■ **PROBLEM TO WORK ON**: Beginning with the first line of the entries below, quote each line until you reach and include the line with "berries in it.".

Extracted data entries
►
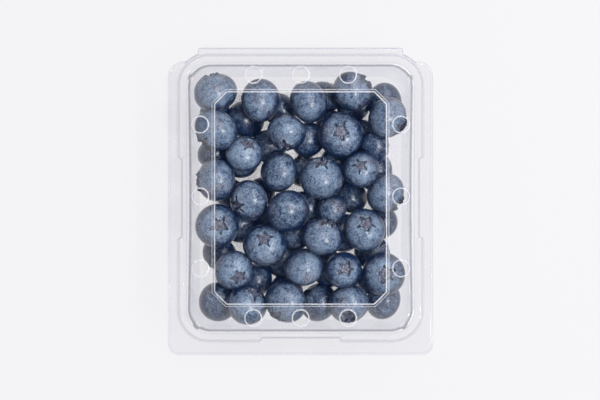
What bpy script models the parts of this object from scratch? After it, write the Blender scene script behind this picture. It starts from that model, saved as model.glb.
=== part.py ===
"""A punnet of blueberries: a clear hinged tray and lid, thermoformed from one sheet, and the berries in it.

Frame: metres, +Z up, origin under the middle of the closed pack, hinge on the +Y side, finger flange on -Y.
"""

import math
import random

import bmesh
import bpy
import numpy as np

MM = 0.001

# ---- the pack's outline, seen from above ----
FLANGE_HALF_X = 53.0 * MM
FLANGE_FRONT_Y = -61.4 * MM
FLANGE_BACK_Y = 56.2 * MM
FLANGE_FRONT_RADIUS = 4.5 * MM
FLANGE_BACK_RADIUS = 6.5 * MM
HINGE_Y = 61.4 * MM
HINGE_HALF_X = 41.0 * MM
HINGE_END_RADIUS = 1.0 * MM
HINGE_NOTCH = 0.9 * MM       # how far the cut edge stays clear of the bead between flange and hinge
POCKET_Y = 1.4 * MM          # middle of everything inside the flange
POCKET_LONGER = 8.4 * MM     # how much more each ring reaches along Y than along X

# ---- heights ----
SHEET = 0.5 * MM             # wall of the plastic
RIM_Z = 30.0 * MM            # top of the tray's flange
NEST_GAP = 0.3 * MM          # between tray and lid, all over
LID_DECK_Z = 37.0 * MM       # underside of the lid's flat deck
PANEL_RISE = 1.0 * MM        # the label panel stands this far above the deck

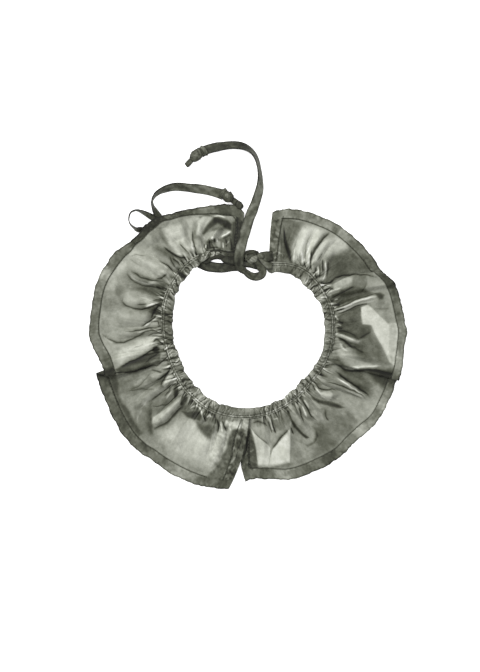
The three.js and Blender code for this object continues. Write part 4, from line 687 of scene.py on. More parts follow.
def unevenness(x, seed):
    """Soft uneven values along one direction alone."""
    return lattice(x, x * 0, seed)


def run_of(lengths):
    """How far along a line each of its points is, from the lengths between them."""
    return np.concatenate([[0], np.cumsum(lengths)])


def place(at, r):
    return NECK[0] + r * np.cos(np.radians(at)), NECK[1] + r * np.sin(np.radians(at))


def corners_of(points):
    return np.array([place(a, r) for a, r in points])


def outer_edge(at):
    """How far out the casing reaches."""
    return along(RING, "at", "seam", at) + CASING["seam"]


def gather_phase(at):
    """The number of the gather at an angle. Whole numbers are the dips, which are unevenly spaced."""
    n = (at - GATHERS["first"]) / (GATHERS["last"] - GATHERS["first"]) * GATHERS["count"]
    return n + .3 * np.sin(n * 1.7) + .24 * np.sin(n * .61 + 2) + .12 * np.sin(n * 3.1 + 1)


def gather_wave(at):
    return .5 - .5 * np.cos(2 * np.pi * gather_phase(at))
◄
■ **REPLY TO THE EXERCISE**:
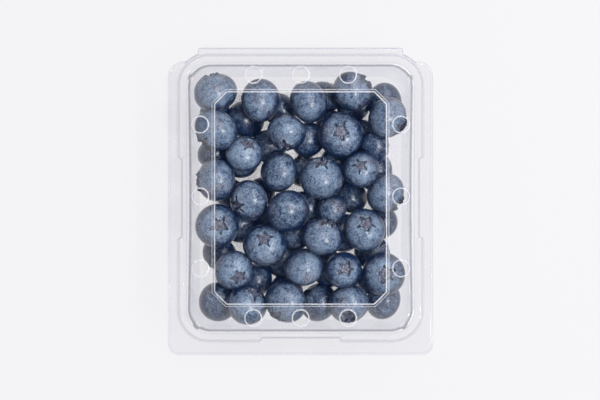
What bpy script models the parts of this object from scratch? After it, write the Blender scene script behind this picture. It starts from that model, saved as model.glb.
=== part.py ===
"""A punnet of blueberries: a clear hinged tray and lid, thermoformed from one sheet, and the berries in it.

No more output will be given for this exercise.